I would suggest setting up a twitter (or something similar) feed so if necessary you can alert your group to disperse, move north, etc. Obviously you'll need to disseminate that feed to your party before you start and verify it works.
posted by chairface at 5:14 PM on April 8, 2010


A couple of other points, with the caveat that I'm from DC and people here take this sort of thing more seriously than some:

* Get a few participants to volunteer in advance to be "marshals" for the event, to help you herd people or otherwise crowd-manage. Meet beforehand to discuss specifics for how this will work, and arrange to stay in contact over the course of the event (walkie-talkies, trading of cell phone numbers, etc.). It's almost impossible for one or two people to single-handedly move a big group of people in a relatively orderly fashion, and having all of that coordinated beforehand is good. Bonus points if the marshals are clearly identified (armbands or the like are good) and the police know what to look for to identify them, so they know who to talk to if there's a problem. Communication with the police is generally good.

* Have a designated media point-person (doesn't have to be you). Protest events are much more effective if there's a unified message (even if it's absurdist). The media person should know roughly what they're going to say in advance, and everybody else should know that if they're approached by the press, they're to direct all questions to the media person.

* With respect to what to do if the police tell you to move, it depends: is this meant to be a civil disobedience event? Civil disobedience is a legitimate form of protest, but probably not what you're going for, here. If it's not, do exactly what the police say, and, again, make sure the organization is in place to make this happen smoothly. If you *do* want to engage in civil disobedience, you're obviously not going to be doing what the police officers say, but I'd recommend, counterintuitive as this may be, that you *tell the police beforehand* exactly what you're going to do. They're going to arrest you either way, and you may as well try to increase your odds that the process goes smoothly and nothing unexpected happens to make people jumpy.
posted by andrewpendleton at 10:42 PM on April 8, 2010


Oh, and with respect to security: don't bring your own. If you think there might be a security issue, tell the police that. It's their responsibility to make sure everyone gets to peaceably assemble, and to keep the groups separate if that's necessary.
posted by andrewpendleton at 10:43 PM on April 8, 2010


You've touched upon a great idea. My sister said she'd go to a counter protest if there was one in our town. Since she's never been to a protest in her life, that's impressive. Anyway, here's my suggestions.

Ask people to volunteer to be co-coordinators. There's no reason to try to organize this alone and I think since people are so into this idea, you should get some takers.

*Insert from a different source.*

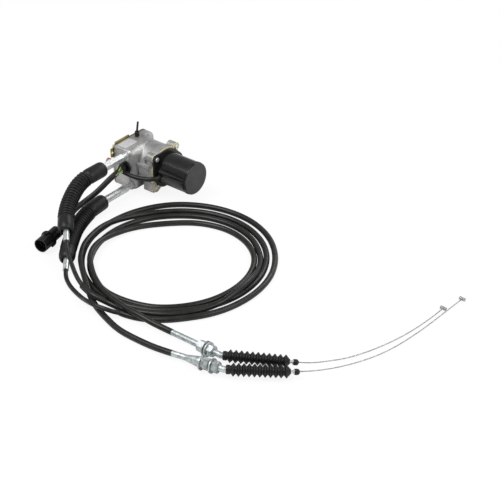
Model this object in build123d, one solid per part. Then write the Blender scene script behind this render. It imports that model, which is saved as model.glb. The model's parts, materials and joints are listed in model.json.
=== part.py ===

Get the most polite, friendly, socially skilled one to be your PR person. Most TV and radio stations have a "contact us" link on their website. That's probably the easiest way to send them a press release. Here's a link to some Boston media websites.

http://www.mondotimes.com/1/world/us/21/1038


The dressing up to the nines idea is classic but I have to admit to an absurd longing for someone to go all out like the tea party from "Alice in Wonderland". The white rabbit or the mad hatter would just make for great TV and would totally overshadow the other tea party protest. Maybe a costume shop would be willing to donate a costume rental if you have any brave volunteers.

I, too, like

"I Like My Tea Like I Like My Presidents: STRONG AND BLACK!"

but feel very wrong that I'm picturing Obama on a Unicorn on the same poster.

Other slogan ideas...

"The Real Tea Party"

"Our tea party has cookies!"

"Tea??? Someone told me there'd be beer"

"You can have my (insert name of favorite tea here) when you pry it from my cold dead hands"


I'd bring lots of chocolate chip cookies for any run ins with tea partiers or cranky police. It's hard to be mad at someone when they offer you a chocolate chip cookie.
posted by stray thoughts at 12:05 AM on April 9, 2010 [1 favorite]


"Earl Gray is an aristocrat!"
posted by acorncup at 3:12 PM on April 11, 2010


Do let us know how it turned out.
posted by CunningLinguist at 10:36 AM on April 14, 2010 [1 favorite]


Hey, how'd it go?
posted by teragram at 10:17 AM on April 15, 2010


Website and Filckr sets from the event.
posted by ericb at 12:37 PM on April 15, 2010


Those photos look great. I'm very impressed by the outfits. Looks like you did a fine job, kpht.
posted by ekroh at 1:08 PM on April 15, 2010


Thanks, guys! Sorry - first time I've had time to be back on here since the event. Thanks, ericb, for posting the link. I had so much fun - it was awesome.

We've had some very negative press, including a local conservative radio host calling to make sure we had a permit (and then her followers trying to call inspectional services because we *gasp* made SANDWICHES*), and a local policemen's bulletin board ripping me to shreds and calling me quite nasty names - if it was 4chan, it'd be par for the course, but people who are paid to protect and serve? Nice. Classy. Bonus points for when a friend of mine got pissed off and said something to them, and they posted his picture, home address, and resume. I'm not a typical anti-cop person but wow, what a bad taste that left in my mouth. The ironic part was, we had a pro-cop sign at the rally and one of our attendees' father is a policeman and that's why he joined our cause.

You can't win 'em all, and googling my name will probably keep me from getting a job now, but I met some fantastic people and I had a wonderful time. A few tea party express folks stopped, had cookies, and told us we did a great job. That made my day.